3.2.1 Topological Operations

Figure 3.4: Edge flipping operation for triangles

The edge shared by the triangles is flipped to the other diagonal of the quadrilateral which is formed by the union of two triangles. The flipping operation requires the quadrilateral to be convex, otherwise the underlying space changes. In this particular example, the triangles are Delaunay (cf. Section 2.3) after the flipping operation is applied.

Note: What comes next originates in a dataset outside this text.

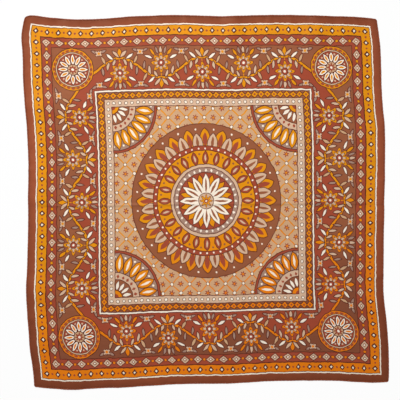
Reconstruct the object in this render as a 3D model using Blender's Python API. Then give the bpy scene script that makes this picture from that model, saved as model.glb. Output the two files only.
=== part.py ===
"""Silk square scarf, laid out flat with its face up.

One square of silk twill, and the four hand-rolled hems that its raw edges are turned into. The cloth rests on
its flat underside. Low ripples run in from the hems where the cloth is a little slack, and the corners lift.

Metres, +Z up. +X runs along the bottom edge and +Y up the side edges. The origin is the centre of the scarf's
box, on the surface that it lies on.
"""

import math
from collections import namedtuple

import bmesh
import bpy
from mathutils import Vector

MM = 0.001

# Driving dimensions. The square is cut to about 900 mm, and lies a little narrower than it is tall, because
# fine twill pulls off square along the bias.
CLOTH_THICKNESS = 1.0 * MM  # the wall that stands for the fine twill
HEM_WIDTH = 3.2 * MM  # a rolled hem's width on the surface
HEM_HEIGHT = 2.4 * MM
SEAM_GAP = 0.3 * MM  # between a hem and the cloth, and between two hems at a corner
HEM_SIDES = 8
CELLS = 50  # cells of the cloth, and stations of a hem, along each side

# Where the four corners lie, before the scarf is centred.
CORNERS = {
    "bottom_left": Vector((-424.0, -458.0)) * MM,
    "bottom_right": Vector((455.0, -446.5)) * MM,
    "top_left": Vector((-446.5, 459.5)) * MM,
    "top_right": Vector((425.5, 454.5)) * MM,
}

# How far each edge bows out from the straight line between its corners. The share runs along the edge, from the
# left on the bottom and top edges and from the bottom on the side edges. Minus is drawn in.
Bow = namedtuple("Bow", "share out_mm")
BOWS = {
    "bottom": (Bow(0.0, 0.0), Bow(0.03, 3.8), Bow(0.10, 8.8), Bow(0.19, 6.1), Bow(0.26, 5.2), Bow(0.34, 0.4),
               Bow(0.44, -1.6), Bow(0.55, -1.2), Bow(0.65, -5.6), Bow(0.85, -4.7), Bow(0.95, 1.3), Bow(1.0, 0.0)),
    "top": (Bow(0.0, 0.0), Bow(0.015, 4.2), Bow(0.04, 2.8), Bow(0.08, -1.5), Bow(0.14, -4.1), Bow(0.20, -3.2),
            Bow(0.31, 3.5), Bow(0.42, 8.0), Bow(0.57, 5.8), Bow(0.67, 9.0), Bow(0.77, 9.7), Bow(0.86, 7.3),
            Bow(0.91, 7.0), Bow(0.97, 3.9), Bow(1.0, 0.0)),
    "left": (Bow(0.0, 0.0), Bow(0.04, 2.7), Bow(0.10, 8.8), Bow(0.16, 12.2), Bow(0.24, 15.1), Bow(0.33, 11.2),
             Bow(0.42, 7.0), Bow(0.52, 4.3), Bow(0.61, 2.0), Bow(0.72, 4.4), Bow(0.82, 9.7), Bow(0.90, 9.9),
             Bow(0.95, 11.2), Bow(0.98, 5.9), Bow(1.0, 0.0)),
    "right": (Bow(0.0, 0.0), Bow(0.03, 2.3), Bow(0.10, 3.2), Bow(0.16, 0.9), Bow(0.23, -4.6), Bow(0.33, -2.0),
              Bow(0.48, 3.7), Bow(0.58, 8.8), Bow(0.68, 11.5), Bow(0.80, 7.2), Bow(0.86, 7.7), Bow(0.94, 6.1),
              Bow(1.0, 0.0)),
}
BOW_FADE = 3.0  # how soon a bow dies out towards the opposite edge, as a power of the distance left

# Ripples run in from an edge where the cloth is slack. The slant is from square to the edge, towards its far end.
Ripple = namedtuple("Ripple", "edge share slant_deg reach_mm width_mm height_mm")
RIPPLES = (
    Ripple("bottom", 0.11, 24, 150, 90, 4.2),
    Ripple("bottom", 0.34, -12, 190, 100, 5.0),
    Ripple("bottom", 0.62, 10, 160, 84, 4.4),
    Ripple("bottom", 0.89, -28, 120, 76, 3.4),
    Ripple("top", 0.09, 30, 130, 84, 4.0),
    Ripple("top", 0.30, 14, 180, 96, 4.8),
    Ripple("top", 0.60, -16, 140, 80, 3.6),
    Ripple("top", 0.84, -20, 160, 92, 4.4),
    Ripple("left", 0.10, 22, 140, 86, 3.8),
    Ripple("left", 0.27, -14, 170, 96, 5.0),
    Ripple("left", 0.51, 8, 120, 70, 2.6),
    Ripple("left", 0.75, 12, 180, 104, 4.6),
    Ripple("right", 0.21, 18, 160, 92, 5.2),
    Ripple("right", 0.46, -10, 190, 100, 3.6),
    Ripple("right", 0.71, -24, 150, 88, 4.8),
    Ripple("right", 0.91, 16, 110, 74, 3.0),
)

# Each corner lifts towards its tip. A corner is given by its shares of the width and of the height.
Corner = namedtuple("Corner", "across up reach_mm height_mm")
CORNER_LIFTS = (
    Corner(0.0, 0.0, 75, 5.0),
    Corner(1.0, 0.0, 60, 3.0),
    Corner(0.0, 1.0, 90, 7.0),
    Corner(1.0, 1.0, 65, 4.0),
)

# The scarf is kept folded in four, and shows a low ridge along both middle folds, which dies out near the hems.
Fold = namedtuple("Fold", "width_mm height_mm")
FOLD_ACROSS = Fold(14, 1.2)
FOLD_UP = Fold(14, 0.6)
FOLD_END = 8  # how sharply a fold dies out near its ends, as a power


def bow(edge, share):
    """How far an edge bows out at a share of its length: a smooth curve through the rows of its table."""
    rows = BOWS[edge]
    row = next(index for index in range(len(rows) - 1) if share <= rows[index + 1].share)
    before, start, end, after = rows[max(row - 1, 0)], rows[row], rows[row + 1], rows[min(row + 2, len(rows) - 1)]
    length = end.share - start.share
    slope_in = (end.out_mm - before.out_mm) / (end.share - before.share) * length
    slope_out = (after.out_mm - start.out_mm) / (after.share - start.share) * length
    t = (share - start.share) / length
    height = (2 * t**3 - 3 * t**2 + 1) * start.out_mm + (3 * t**2 - 2 * t**3) * end.out_mm
    return (height + (t**3 - 2 * t**2 + t) * slope_in + (t**3 - t**2) * slope_out) * MM


def outward(start, end, inside):
    """The level direction square to the line from start to end that points away from the inside."""
    along = (CORNERS[end] - CORNERS[start]).normalized()
    across = Vector((along.y, -along.x))
    return across if across.dot(CORNERS[start] - CORNERS[inside]) > 0 else -across


OUTWARD = {
    "bottom": outward("bottom_left", "bottom_right", "top_left"),
    "top": outward("top_left", "top_right", "bottom_left"),
    "left": outward("bottom_left", "top_left", "bottom_right"),
    "right": outward("bottom_right", "top_right", "bottom_left"),
}


def width_at(up):
    """The straight width from the left corner line to the right one, at a share of the height."""
    left = CORNERS["bottom_left"].lerp(CORNERS["top_left"], up)
    return (CORNERS["bottom_right"].lerp(CORNERS["top_right"], up) - left).length


def height_at(across):
    """The straight height from the bottom corner line to the top one, at a share of the width."""
    bottom = CORNERS["bottom_left"].lerp(CORNERS["bottom_right"], across)
    return (CORNERS["top_left"].lerp(CORNERS["top_right"], across) - bottom).length


def level_place(across, up):
    """Where a point of the square lies on the surface, by its shares of the width and the height."""
    bottom = CORNERS["bottom_left"].lerp(CORNERS["bottom_right"], across)
    top = CORNERS["top_left"].lerp(CORNERS["top_right"], across)
    place = bottom.lerp(top, up)
    for edge, share, away in (("bottom", across, up), ("top", across, 1 - up),
                              ("left", up, across), ("right", up, 1 - across)):
        place = place + OUTWARD[edge] * bow(edge, share) * (1 - away) ** BOW_FADE
    return place


def hump(offset, width):
    """A smooth ridge across its width: 1 on its line, 0 from half its width on."""
    return math.cos(math.pi * offset / width) ** 2 if abs(offset) < width / 2 else 0.0


def lift(across, up):
    """How high the underside of the cloth stands over the surface that it lies on."""
    wide, tall = width_at(up) / MM, height_at(across) / MM
    from_edge = {  # distance along the edge, distance in from it and the edge's length, in millimetres
        "bottom": (across * wide, up * tall, wide),
        "top": (across * wide, (1 - up) * tall, wide),
        "left": (up * tall, across * wide, tall),
        "right": (up * tall, (1 - across) * wide, tall),
    }
    heights = [0.0]
    for fold, along, beside in ((FOLD_ACROSS, across, (up - 0.5) * tall), (FOLD_UP, up, (across - 0.5) * wide)):
        heights.append(fold.height_mm * hump(beside, fold.width_mm) * (1 - abs(2 * along - 1) ** FOLD_END))
    for ripple in RIPPLES:
        along, inwards, length = from_edge[ripple.edge]
        if inwards < ripple.reach_mm:
            ridge = ripple.share * length + inwards * math.tan(math.radians(ripple.slant_deg))
            heights.append(
                ripple.height_mm * hump(along - ridge, ripple.width_mm) * hump(inwards, 2 * ripple.reach_mm)
            )
    for corner in CORNER_LIFTS:
        away = math.hypot((across - corner.across) * wide, (up - corner.up) * tall)
        heights.append(corner.height_mm * max(0.0, 1 - away / corner.reach_mm) ** 2)
    return max(heights) * MM


def centre_of_outline():
    """The middle of the box round the four edges, which becomes the origin."""
    shares = [step / CELLS for step in range(CELLS + 1)]
    outline = [level_place(*pair) for s in shares for pair in ((s, 0.0), (s, 1.0), (0.0, s), (1.0, s))]
    low = Vector((min(p.x for p in outline), min(p.y for p in outline)))
    high = Vector((max(p.x for p in outline), max(p.y for p in outline)))
    return (low + high) / 2


CENTRE = centre_of_outline()


def laid(across, up, above=0.0):
    """The place in space of a point of the square, that far above the underside of the cloth there."""
    level = level_place(across, up) - CENTRE
    return Vector((level.x, level.y, lift(across, up) + above))


def silk(name, colour, roughness):
    """A printed silk finish."""
    material = bpy.data.materials.new(name)
    material.use_nodes = True
    shader = material.node_tree.nodes["Principled BSDF"]
    shader.inputs["Base Color"].default_value = (*colour, 1.0)
    shader.inputs["Roughness"].default_value = roughness
    shader.inputs["Metallic"].default_value = 0.0
    return material


def add_object(name, mesh, material):
    """Links a mesh to the scene as a named, smooth-shaded object."""
    mesh.materials.append(material)
    mesh.shade_smooth()
    obj = bpy.data.objects.new(name, mesh)
    bpy.context.scene.collection.objects.link(obj)
    return obj


def drawn_to_fold(step, fold, size):
    """The share of a grid line. The lines next to the middle are drawn in to the foot of the fold there."""
    from_middle = step - CELLS // 2
    if abs(from_middle) == 1:
        return 0.5 + from_middle * fold.width_mm * MM / 2 / size
    return step / CELLS


def make_cloth(material):
    """The square of twill inside the hems: a grid laid over the ripples, thickened upwards."""
    inset = HEM_WIDTH + SEAM_GAP
    sheet = bmesh.new()
    bmesh.ops.create_grid(sheet, x_segments=CELLS, y_segments=CELLS, size=CELLS / 2)
    for vert in sheet.verts:
        across = drawn_to_fold(round(vert.co.x + CELLS / 2), FOLD_UP, width_at(0.5))
        up = drawn_to_fold(round(vert.co.y + CELLS / 2), FOLD_ACROSS, height_at(0.5))
        side, rise = inset / width_at(up), inset / height_at(across)
        vert.co = laid(side + across * (1 - 2 * side), rise + up * (1 - 2 * rise))
    mesh = bpy.data.meshes.new("silk_square")
    sheet.to_mesh(mesh)
    sheet.free()
    obj = add_object("silk_square", mesh, material)
    wall = obj.modifiers.new("wall", "SOLIDIFY")
    wall.thickness = CLOTH_THICKNESS
    wall.offset = 1.0
    wall.use_even_offset = True
    wall.use_quality_normals = True
    return obj


def hem_section():
    """A rolled hem's section: distances in from the edge, and heights. It is flat where it rests."""
    half_side = math.pi / HEM_SIDES
    turns = [half_side * (2 * side + 1) for side in range(HEM_SIDES)]
    return [
        (HEM_WIDTH / 2 * (1 + math.cos(turn) / math.cos(half_side)),
         HEM_HEIGHT / 2 * (1 + math.sin(turn) / math.cos(half_side)))
        for turn in turns
    ]


def hem_place(edge, share, inwards, above):
    """A point of a hem. The hem's ends are cut on the slant that meets its neighbour at the corner."""
    length, depth = height_at(0.5), width_at(0.5)
    if edge in ("bottom", "top"):
        length, depth = depth, length
    mitre = (inwards + SEAM_GAP / math.sqrt(2)) / length
    along, away = mitre + share * (1 - 2 * mitre), inwards / depth
    across, up = {
        "bottom": (along, away),
        "top": (along, 1 - away),
        "left": (away, along),
        "right": (1 - away, along),
    }[edge]
    return laid(across, up, above)


def make_hem(edge, material):
    """One rolled hem: its section bridged from station to station, and closed at both mitred ends."""
    roll = bmesh.new()
    section = hem_section()
    rings = []
    for station in range(CELLS + 1):
        share = station / CELLS
        ring = [roll.verts.new(hem_place(edge, share, inwards, above)) for inwards, above in section]
        rings.append([roll.edges.new((ring[side - 1], ring[side])) for side in range(HEM_SIDES)])
    for near, far in zip(rings, rings[1:]):
        bmesh.ops.bridge_loops(roll, edges=near + far)
    bmesh.ops.holes_fill(roll, edges=rings[0] + rings[-1], sides=HEM_SIDES)
    bmesh.ops.recalc_face_normals(roll, faces=roll.faces)
    mesh = bpy.data.meshes.new(f"hem_{edge}")
    roll.to_mesh(mesh)
    roll.free()
    return add_object(f"hem_{edge}", mesh, material)


def main():
    for obj in list(bpy.data.objects):
        bpy.data.objects.remove(obj)
    make_cloth(silk("printed_twill", (0.42, 0.14, 0.07), 0.5))
    rolled = silk("rolled_edge", (0.33, 0.09, 0.05), 0.5)
    for edge in BOWS:
        make_hem(edge, rolled)


main()
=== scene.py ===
import math
from collections import namedtuple

import bmesh
import bpy
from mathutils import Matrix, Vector, noise


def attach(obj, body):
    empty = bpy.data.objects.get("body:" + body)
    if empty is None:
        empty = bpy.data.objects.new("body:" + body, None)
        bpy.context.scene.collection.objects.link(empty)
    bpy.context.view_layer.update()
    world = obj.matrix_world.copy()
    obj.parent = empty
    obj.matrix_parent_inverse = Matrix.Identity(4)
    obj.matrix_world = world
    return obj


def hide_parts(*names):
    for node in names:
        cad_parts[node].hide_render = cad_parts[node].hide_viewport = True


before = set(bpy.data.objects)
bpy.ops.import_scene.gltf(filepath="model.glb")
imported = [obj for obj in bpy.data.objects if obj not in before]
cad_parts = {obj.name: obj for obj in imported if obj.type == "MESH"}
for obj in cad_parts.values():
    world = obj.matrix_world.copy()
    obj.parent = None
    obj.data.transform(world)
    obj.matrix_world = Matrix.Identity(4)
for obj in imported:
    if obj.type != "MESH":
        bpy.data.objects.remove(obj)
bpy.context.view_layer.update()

# -----------------------------------------------------------------------------------------------------------
# The view. The camera stands straight above the scarf, which lies flat, and fits the square picture to it.
# -----------------------------------------------------------------------------------------------------------
MM = 0.001  # a millimetre in metres
LENS = 85
FILM = 36  # the width of the film behind the lens, in the lens's millimetres
PIXELS, PIXEL = 400, 2.486  # the picture's width, and the millimetres of floor that a pixel takes in
PICTURE = PIXELS * PIXEL * MM
PICTURE_X, PICTURE_Y = -13.0 * MM, 5.7 * MM  # the middle of it, from the scarf's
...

Topological operations are operations which do not insert, delete, or move any vertices. The most popular topological operations are flips, where a number of neighboring cells are replaced by another configuration of cells. For example, an edge flip, visualized in Figure 3.4, is an operation, where two triangles sharing one edge are replaced by two different triangles. Flip operations for 2D triangle meshes have a special role as they can make any mesh Delaunay. It can be shown, that for a triangulation every edge $E$ is either locally Delaunay or $E$ is flippable and the flipped edge is locally Delaunay [127]. It can also be shown, that the algorithm which recursively flips every edge which is not locally Delaunay terminates and therefore results in a Delaunay mesh [127]. The 3D extension of the 2D flips are called bistellar flips [50]. However, bistellar flips are fairly complex and cannot be applied to all configurations of neighboring tetrahedrons. Additionally, recursively performing bistellar flips on tetrahedral meshes only results in a mesh which is Delaunay for edge-protected PLCs [67]. However, it has been proven, that there are algorithms using flip operations which result in a simplex Delaunay mesh for arbitrary dimensions $n$ [136]. Flip operations can be defined for arbitrary element types by using the projections of an element of the same type with one dimension higher [83].